That's what I thought and he was VERY firm on his price. 

I'm going to buy an air filter and a scrench...and quit looking at Poulans 5020's. :msp_smile:


----------



## Cliffhanger9 (Aug 9, 2012)

Nice purchases guys - think those are solid looking saws and like roostersgt, I think the price is decent for a relatively clean strong runner that hasnt been abused much

Can't say "muffler mod it" enough - open em up a bit, retune the carb, slap a sharp chain on em and you're set  enjoy


----------



## Stihlofadeal64 (Aug 10, 2012)

rsmn said:


> Finally put this deal together and my 'bigger' saw hunt is over. The guy listed this on CL and then went on a business trip. :bang:
> Picked it up tonight. I think it was worth the wait. Starts, runs and idles great.
> 
> Stihl 029 Super, Case, new chain (never used). $125.

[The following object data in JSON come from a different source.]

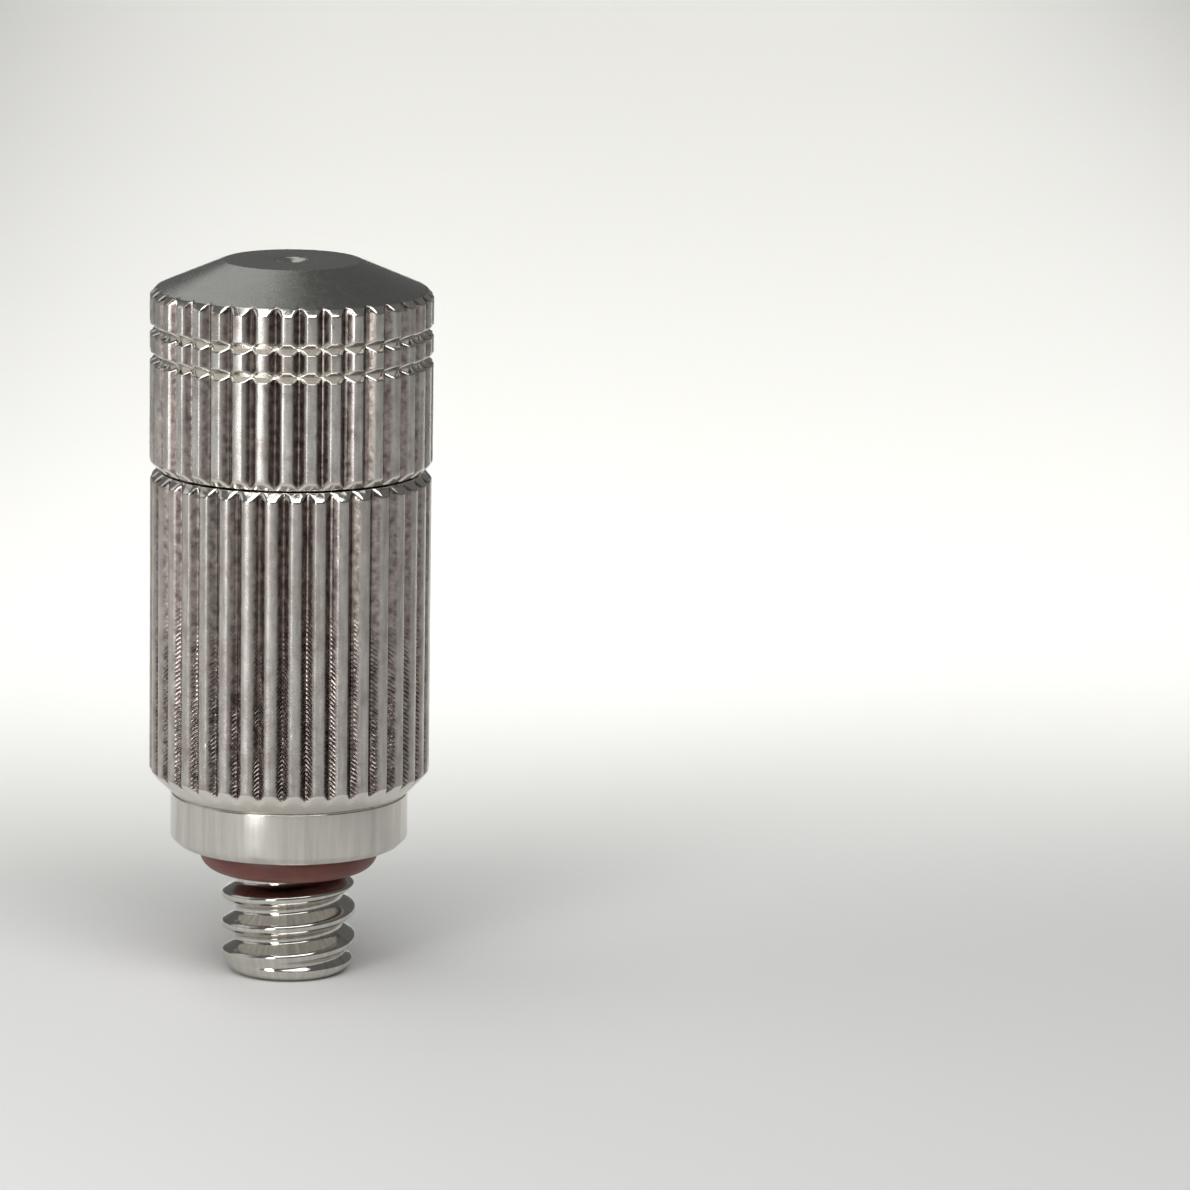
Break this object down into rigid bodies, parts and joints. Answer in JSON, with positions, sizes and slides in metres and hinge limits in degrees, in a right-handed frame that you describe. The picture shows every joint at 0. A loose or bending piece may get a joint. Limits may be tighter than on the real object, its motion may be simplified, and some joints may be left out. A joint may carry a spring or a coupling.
{
  "type": "misting nozzle",
  "caption": "Take-apart anti-drip misting nozzle: knurled barrel and screw-on spray cap, O-ring seated collar and a short male inlet thread.",
  "frame": {"origin": "centre of the inlet stem's end face, on the nozzle's axis", "axes": "+Z along the nozzle's axis, with the flow, from the inlet thread towards the spray orifice; -Y is the side that faces the viewer in the front view"},
  "size_m": [0.01, 0.01, 0.0255],
  "materials": {
    "stainless_body": "turned and knurled, bright",
    "stainless_cap": "turned and knurled, bright",
    "stainless_stem": "fine turned, bright",
    "stainless_insert": "fine turned",
    "stainless_trim": "turned",
    "spring_wire": "drawn wire",
    "brass_core": "turned",
    "sintered_bronze": "porous, matt",
    "brown_fkm": "satin",
    "black_nbr": "matt"
  },
  "bodies": {
    "barrel": {"barrel": "stainless_body", "inlet_stem": "stainless_stem", "inlet_o_ring": "brown_fkm", "stem_o_ring": "black_nbr", "filter_cup": "sintered_bronze", "valve_seat": "stainless_trim", "valve_spring": "spring_wire", "cap_o_ring": "black_nbr"},
    "poppet": {"check_poppet": "stainless_trim", "poppet_seal": "black_nbr"},
    "core": {"swirl_core": "brass_core"},
    "cap": {"spray_cap": "stainless_cap", "orifice_insert": "stainless_insert"}
  },
  "joints": [
    {"name": "check_valve_lift", "type": "slide", "parent": "barrel", "child": "poppet", "axis": [0, 0, 1], "range_m": [0, 0.0006], "stiffness_N_per_m": 180, "springref_m": -0.0012, "deforming": ["valve_spring"]},
    {"name": "cap_lift", "type": "slide", "parent": "barrel", "child": "core", "axis": [0, 0, 1], "range_m": [0, 0.003], "deforming": ["valve_spring"]},
    {"name": "cap_turn", "type": "hinge", "parent": "core", "child": "cap", "pos_m": [0, 0, 0.02], "axis": [0, 0, 1], "range_deg": [0, 1440]}
  ],
  "couplings": [
    {"joint": "cap_turn", "follows": "cap_lift", "rad_per_m": 8377.6}
  ]
}
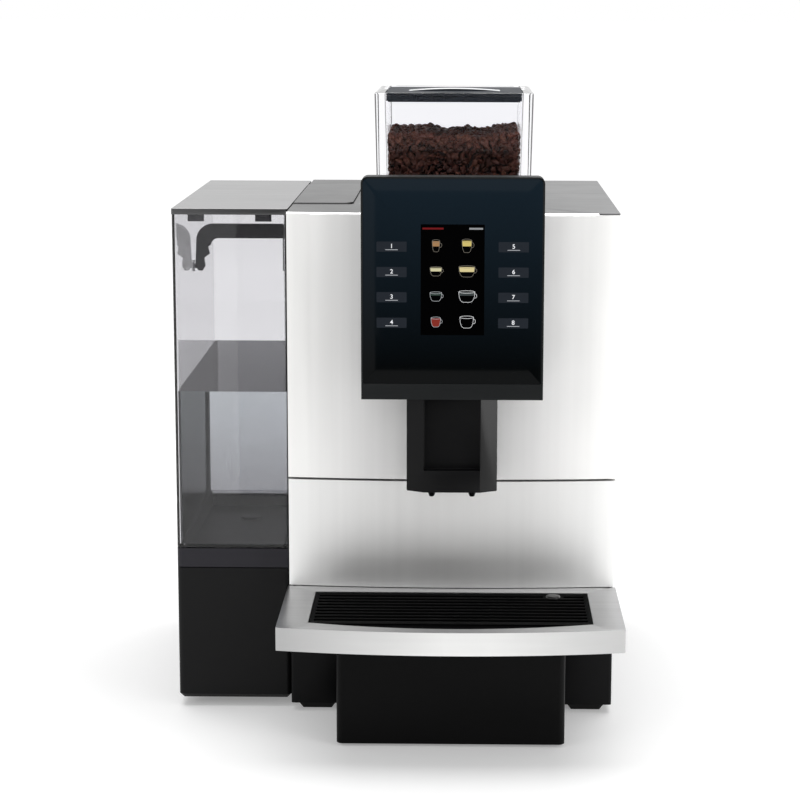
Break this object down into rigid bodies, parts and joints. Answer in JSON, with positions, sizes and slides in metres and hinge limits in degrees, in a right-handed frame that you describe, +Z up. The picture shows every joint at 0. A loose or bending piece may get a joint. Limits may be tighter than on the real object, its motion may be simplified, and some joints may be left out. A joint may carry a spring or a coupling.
{
  "type": "bean-to-cup espresso machine",
  "caption": "Counter-top bean-to-cup espresso machine: brushed steel body, touch screen over a sliding coffee outlet, clear bean hopper, drip tray, grounds bin and a separate side water tank.",
  "frame": {"origin": "middle of the outline's footprint, on the counter under the feet", "axes": "+X to the machine's right as seen from the front, +Y to its back, +Z up"},
  "size_m": [0.4106, 0.5022, 0.58],
  "materials": {
    "brushed_steel": "fine horizontal brushing",
    "tank_lid_steel": "brushed top with a dark satin edge",
    "galvanised_steel": "bare galvanised sheet",
    "black_plastic": "fine-grained black moulding",
    "gloss_black": "polished black moulding",
    "grille_black": "satin black",
    "dark_plastic": "satin dark grey moulding",
    "rubber": "soft black rubber",
    "screen_glass": "polished, nearly black",
    "display": "lit panel",
    "circuit_board": "green board with components",
    "clear_plastic": "clear amber-tinted moulding",
    "hopper_clear": "thick polished clear plastic",
    "tank_clear": "polished, slightly smoked clear plastic",
    "water": "clear water",
    "coffee_beans": "roasted coffee beans",
    "burr_steel": "ground tool steel",
    "motor_steel": "zinc-plated steel",
    "boiler_steel": "deep-drawn stainless steel",
    "pump_plastic": "natural moulded plastic",
    "cast_alloy": "die-cast alloy",
    "brass": "machined brass",
    "silicone": "translucent silicone hose"
  },
  "bodies": {
    "machine": {"base_plinth": "black_plastic", "rubber_feet": "rubber", "inner_frame": "galvanised_steel", "left_side_panel": "brushed_steel", "right_side_panel": "brushed_steel", "back_panel": "galvanised_steel", "top_cover": "brushed_steel", "lower_front_panel": "brushed_steel", "cover_screws": "galvanised_steel", "door_hinges": "galvanised_steel", "door_catch": "black_plastic", "powder_chute": "black_plastic", "grinder_housing": "cast_alloy", "grinder_motor": "motor_steel", "dosing_chute": "black_plastic", "brew_frame": "black_plastic", "brew_chamber": "clear_plastic", "brew_motor": "motor_steel", "coffee_boiler": "boiler_steel", "water_pump": "pump_plastic", "flow_meter": "pump_plastic", "valve_block": "brass", "water_hoses": "silicone", "power_board": "circuit_board", "power_inlet": "black_plastic", "fan_frame": "black_plastic", "tank_base": "black_plastic", "tank_cradle": "dark_plastic"},
    "door": {"front_door": "brushed_steel", "screen_housing": "black_plastic", "screen_glass": "screen_glass", "display_module": "display", "control_board": "circuit_board", "spout_guide": "black_plastic"},
    "spout": {"spout_body": "gloss_black", "coffee_nozzles": "gloss_black"},
    "hopper": {"bean_hopper": "hopper_clear", "coffee_beans": "coffee_beans"},
    "hopper_cap": {"hopper_lid": "gloss_black", "hopper_gasket": "rubber"},
    "shutter": {"hopper_shutter": "brushed_steel"},
    "powder_flap": {"powder_lid": "brushed_steel"},
    "burr_rotor": {"lower_burr": "burr_steel", "burr_shaft": "motor_steel"},
    "grind_setting": {"upper_burr": "burr_steel", "adjust_ring": "brass"},
    "piston": {"brew_piston": "dark_plastic"},
    "lead_screw": {"brew_screw": "burr_steel"},
    "drip_tray": {"tray_frame": "brushed_steel", "drip_basin": "black_plastic"},
    "grille": {"drip_grille": "grille_black"},
    "float": {"tray_float": "gloss_black"},
    "bin": {"grounds_bin": "gloss_black"},
    "tank": {"water_tank": "tank_clear", "tank_valve": "dark_plastic", "tank_water": "water"},
    "tank_cap": {"tank_lid": "tank_lid_steel"},
    "tank_bail": {"tank_handle": "dark_plastic"},
    "fan": {"fan_rotor": "black_plastic"},
    "rocker": {"power_rocker": "black_plastic"}
  },
  "joints": [
    {"name": "door_hinge", "type": "hinge", "parent": "machine", "child": "door", "pos_m": [0.1943, -0.0931, 0.35], "axis": [0, 0, 1], "range_deg": [0, 95]},
    {"name": "spout_slide", "type": "slide", "parent": "door", "child": "spout", "axis": [0, 0, 1], "range_m": [-0.015, 0.037]},
    {"name": "hopper_lift", "type": "slide", "parent": "machine", "child": "hopper", "axis": [0, 0, 1], "range_m": [0, 0.12]},
    {"name": "hopper_lid_lift", "type": "slide", "parent": "hopper", "child": "hopper_cap", "axis": [0, 0, 1], "range_m": [0, 0.08]},
    {"name": "shutter_slide", "type": "slide", "parent": "hopper", "child": "shutter", "axis": [0, -1, 0], "range_m": [0, 0.036]},
    {"name": "powder_lid_hinge", "type": "hinge", "parent": "machine", "child": "powder_flap", "pos_m": [-0.0697, 0.1739, 0.4702], "axis": [-1, 0, 0], "range_deg": [0, 95]},
    {"name": "burr_spin", "type": "hinge", "parent": "machine", "child": "burr_rotor", "pos_m": [0.0533, 0.0339, 0.37], "axis": [0, 0, 1], "continuous": true},
    {"name": "grind_adjust", "type": "hinge", "parent": "machine", "child": "grind_setting", "pos_m": [0.0533, 0.0339, 0.4], "axis": [0, 0, 1], "range_deg": [-60, 60]},
    {"name": "brew_screw_turn", "type": "hinge", "parent": "machine", "child": "lead_screw", "pos_m": [0.0533, -0.0201, 0.25], "axis": [0, 0, 1], "range_deg": [0, 1805]},
    {"name": "piston_slide", "type": "slide", "parent": "machine", "child": "piston", "axis": [0, 0, 1], "range_m": [0, 0.04]},
    {"name": "tray_slide", "type": "slide", "parent": "machine", "child": "drip_tray", "axis": [0, -1, 0], "range_m": [0, 0.2]},
    {"name": "grille_lift", "type": "slide", "parent": "drip_tray", "child": "grille", "axis": [0, 0, 1], "range_m": [0, 0.06]},
    {"name": "float_rise", "type": "slide", "parent": "drip_tray", "child": "float", "axis": [0, 0, 1], "range_m": [0, 0.008]},
    {"name": "bin_slide", "type": "slide", "parent": "machine", "child": "bin", "axis": [0, -1, 0], "range_m": [0, 0.25]},
    {"name": "tank_lift", "type": "slide", "parent": "machine", "child": "tank", "axis": [0, 0, 1], "range_m": [0, 0.15]},
    {"name": "tank_lid_hinge", "type": "hinge", "parent": "tank", "child": "tank_cap", "pos_m": [-0.152, 0.2249, 0.4665], "axis": [-1, 0, 0], "range_deg": [0, 100]},
    {"name": "bail_swing", "type": "hinge", "parent": "tank", "child": "tank_bail", "pos_m": [-0.152, 0.0579, 0.405], "axis": [1, 0, 0], "range_deg": [-80, 80]},
    {"name": "fan_spin", "type": "hinge", "parent": "machine", "child": "fan", "pos_m": [0.1133, 0.2349, 0.39], "axis": [0, -1, 0], "continuous": true},
    {"name": "switch_rock", "type": "hinge", "parent": "machine", "child": "rocker", "pos_m": [0.1393, 0.2429, 0.15], "axis": [-1, 0, 0], "range_deg": [0, 24]}
  ],
  "couplings": [
    {"joint": "brew_screw_turn", "follows": "piston_slide", "rad_per_m": 785.4}
  ]
}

You will do this to yourself one day if you don't buy it


----------



## Chris J. (Aug 10, 2012)

rsmn said:


> Finally put this deal together and my 'bigger' saw hunt is over. The guy listed this on CL and then went on a business trip. :bang:
> Picked it up tonight. I think it was worth the wait. Starts, runs and idles great.
> 
> Stihl 029 Super, Case, new chain (never used). $125.
> ...






rsmn said:


> That's what I thought and he was VERY firm on his price.
> 
> I'm going to buy an air filter and a scrench...and quit looking at Poulans 5020's. :msp_smile:




That was a good deal for 029 Super that looks like a low hour saw that wasn't abused :msp_thumbup:.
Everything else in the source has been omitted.